The Contract (Third Party Rights) (Scotland) Bill was passed by the Scottish Parliament last week. We do not know yet when the Act will come into force, but it seems likely that it will commence shortly after Royal Assent in a matter of weeks. Updates will follow.
The Act implements the recommendations of the Scottish Law Commission (click http://www.cms-lawnow.com/ealerts/2016/08/third-party-rights-in-scotland?cc_lang=en for more detail) and follows input from experts, including CMS, at committee stage at the Scottish Parliament. The Act codifies and removes uncommercial restrictions from the existing Scots common law ‘jus quaesitum tertio’ to allow parties to a contract to confer a right or immunity from liability on a person/entity who is not a party to the contract (a ‘third party').
The key points are:
- A third party can be given a right under a contract where an actual party to the contract undertakes in it to do or not do something for that third party’s benefit and the contracting parties intend that the third party should be entitled to enforce the undertaking. That intention can be express or implied. The contract need not be in writing, nor need the third party accept the right, although they may renounce or reject it.
- An undertaking can include an undertaking to indemnify the third party and/or an undertaking not to hold the third party liable for something or not to enforce its liability. The undertaking can also be conferred conditionally – it may be one which depends on something happening or not happening.
- The Act does not change the law in relation to imposing a duty on the third party to do/not do something – as before, contracts cannot impose duties on others without the consent of those others.
- The third party must be identifiable from the contract either by name or by way of description (e.g. "the subsidiaries of [a named company]”, or "the spouse or civil partner of a member of the [named] pension scheme").
- If the party which is intended to benefit from the third party right has not come into existence or does not (yet) fall within the description when the contract is entered into, the third party right can still be conferred provided that party is identifiable as in 4 above.
- The contracting parties need not take steps to make the third party right irrevocable. They may provide for cancellation or modification of the third party’s rights, subject to certain limited exceptions (such as the third party's fulfilling any necessary conditions or relying upon the right).
- Unless the contract says otherwise, the third party has available all the legal remedies (such as suing for breach etc.) which would be available to one of the contracting parties if that party had received the same undertaking. However, in return, the contracting parties are entitled to assert any relevant defence to the third party’s claim which they would be entitled to assert against any other contracting party.
- In certain circumstances, the third party may have recourse to arbitration in respect of any dispute.
The law is not retrospective so there is no impact on existing contracts.
Drafters of contracts after the Act comes into force will in many cases simply choose to exclude the Act by including a clause in the contract that no third party has any rights under it (as is routine in English law contracts). This will be prudent to avoid any implication that such a right has been created, where this is not intended.

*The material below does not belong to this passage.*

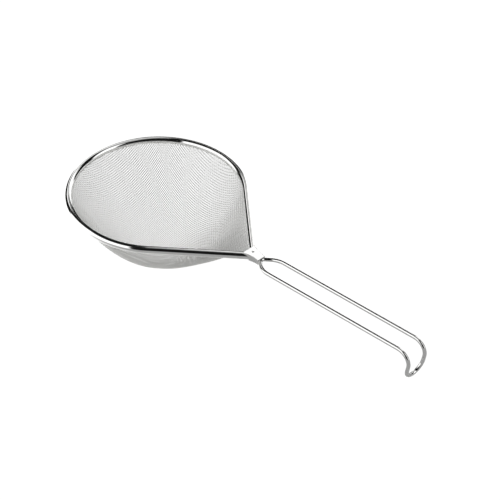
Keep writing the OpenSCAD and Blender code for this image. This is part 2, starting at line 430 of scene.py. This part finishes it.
FLOOR_HALF = 3.0  # metres, half its width
FLOOR_PALE, FLOOR_FLECK = 0.92, 0.01
FLOOR_ROUGHNESS = 0.9
FLOOR_SHINE = 0.1
FLOOR_GLOW = 0.78
NEAR_GLOW, FAR_GLOW = 0.13, 1.1  # what metal sees of it, in front of the bowl and behind it
FAR_STARTS, FAR_REACHED = 0.0, 0.05  # metres behind the row's origin
FAR_TURN = math.radians(14)  # the way it gets brighter, to the left of straight ahead
FARWARDS = tuple(
    math.cos(FAR_TURN) * a - math.sin(FAR_TURN) * r for a, r in zip(AHEAD, RIGHTWARDS))


def make_floor():
    """A pale light table, which glows evenly so that the shadow on it stays faint. Metal sees it
    brighter behind the strainer, like a sweep that is lit from behind."""
    corners = [(-FLOOR_HALF, -FLOOR_HALF, 0), (FLOOR_HALF, -FLOOR_HALF, 0),
               (FLOOR_HALF, FLOOR_HALF, 0), (-FLOOR_HALF, FLOOR_HALF, 0)]
    paint = bpy.data.materials.new("floor_paint")
    paint.use_nodes = True
    tree = paint.node_tree
    add = node_maker(tree)
    shader = tree.nodes["Principled BSDF"]
    spot = add("TexCoord")["Object"]
    fleck = add("TexNoise", spot)["Fac"]
    darker, paler = FLOOR_PALE - FLOOR_FLECK, FLOOR_PALE + FLOOR_FLECK
    pale = add("MapRange", fleck, 0.0, 1.0, darker, paler)["Result"]
    tree.links.new(pale, shader.inputs["Base Color"])
    shader.inputs["Roughness"].default_value = FLOOR_ROUGHNESS
    shader.inputs["Specular IOR Level"].default_value = FLOOR_SHINE
    shader.inputs["Emission Color"].default_value = (1, 1, 1, 1)
    glossy = add("LightPath")["Is Glossy Ray"]
    behind = add("VectorMath", spot, FARWARDS, operation="DOT_PRODUCT")["Value"]
    in_metal = add("MapRange", behind, FAR_STARTS, FAR_REACHED, NEAR_GLOW, FAR_GLOW)["Result"]
    glow = add("MapRange", glossy, 0.0, 1.0, FLOOR_GLOW, in_metal)["Result"]
    tree.links.new(glow, shader.inputs["Emission Strength"])
    make_mesh("floor", corners, [(0, 1, 2, 3)], paint, smooth=False)


make_floor()

# ---------------------------------------------------------------- light
BACKDROP = 1.05  # what the camera sees
EVEN = 0.3  # what lights the floor from all round
ROOM = 0.01  # what metal sees between the softboxes

# What metal sees: softboxes as their middle and half-width in degrees to the right of straight
# ahead, their lowest and highest edges in degrees above the floor, their edges' blur and light
SOFTBOXES = (
    ("behind, right, high", 16, 12, 42, 62, 4, 1.4),
    ("behind, right", 37, 14, -2, 46, 6, 1.4),
    ("behind, left, high", -22, 9, 38, 50, 4, 1.4),
    ("behind, left", -15, 9, -2, 40, 4, 1.3),
    ("left", -110, 44, -8, 62, 6, 1.4),
    ("right", 108, 17, -8, 52, 6, 1.4),
    ("overhead, right", 70, 60, 60, 100, 8, 0.5),
)


def make_studio():
    """Even white light for the floor. Polished metal shows softboxes in a dark room instead."""
    world = bpy.data.worlds.new("studio")
    bpy.context.scene.world = world
    world.use_nodes = True
    tree = world.node_tree
    add = node_maker(tree)
    toward = add("TexCoord")["Generated"]
    ahead = add("VectorMath", toward, AHEAD, operation="DOT_PRODUCT")["Value"]
    aside = add("VectorMath", toward, RIGHTWARDS, operation="DOT_PRODUCT")["Value"]
    azimuth = add("Math", aside, ahead, operation="ARCTAN2")["Value"]
    height = add("SeparateXYZ", toward)["Z"]
    elevation = add("Math", height, operation="ARCSINE")["Value"]

    def away(angle, middle):
        offset = add("Math", angle, math.radians(middle), operation="SUBTRACT")["Value"]
        turned = add("Math", offset, math.pi, -math.pi, operation="WRAP")["Value"]
        return add("Math", turned, operation="ABSOLUTE")["Value"]

    def window(angle, middle, half, blur):
        """1 near the middle angle and 0 past the half-width, with a soft edge."""
        inner, outer = math.radians(half - blur / 2), math.radians(half + blur / 2)
        faded = add("MapRange", away(angle, middle), inner, outer, 1.0, 0.0,
                    interpolation_type="SMOOTHSTEP")
        return faded["Result"]

    lit = ROOM
    for _, middle, half, low, high, blur, light in SOFTBOXES:
        across = window(azimuth, middle, half, blur)
        upright = window(elevation, (low + high) / 2, (high - low) / 2, blur)
        share = add("Math", across, upright, operation="MULTIPLY")["Value"]
        box = add("Math", share, light, operation="MULTIPLY")["Value"]
        lit = add("Math", lit, box, operation="MAXIMUM")["Value"]
    ray = add("LightPath")
    plain = add("MapRange", ray["Is Camera Ray"], 0.0, 1.0, EVEN, BACKDROP)["Result"]
    strength = add("MapRange", ray["Is Glossy Ray"], 0.0, 1.0, plain, lit)["Result"]
    background = tree.nodes["Background"]
    tree.links.new(strength, background.inputs["Strength"])
    background.inputs["Color"].default_value = (1, 1, 1, 1)


make_studio()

In other cases, parties will wish to take advantage of the new law. For example:
- as a practical time-saving alternative to a multi-partite agreement where, in addition to the ‘key’ players, there are several other individuals/entities requiring contractual rights or protections (e.g. in a corporate group structure, one member only of the group might contract with a supplier but the other companies in the group can be given rights too, such that any member of the group could seek to recover the losses incurred by it on a breach of the contract);
- where it is desirable to confer rights/immunity on parties whose existence can be anticipated but who are not yet in existence or whose precise identity is currently unknown but which can still be identified in some way when the contract is entered into (perhaps as forming part of a distinct group or class of persons (e.g. in the example above, companies which will in the future form part of the group but which have not yet been formed, or which may be acquired and brought into the corporate group structure could also benefit from the contractual protection; another example would be the protection of future purchasers of property in construction contracts));
- (similarly to above) where parties to a dispute are entering into a settlement agreement but it is unclear which company in a group is the correct defender or where it is possible that several different defenders contributed to the wrong, the settlement could be expressed for the benefit of all the possible defenders.
There are numerous other potential uses of the legislation.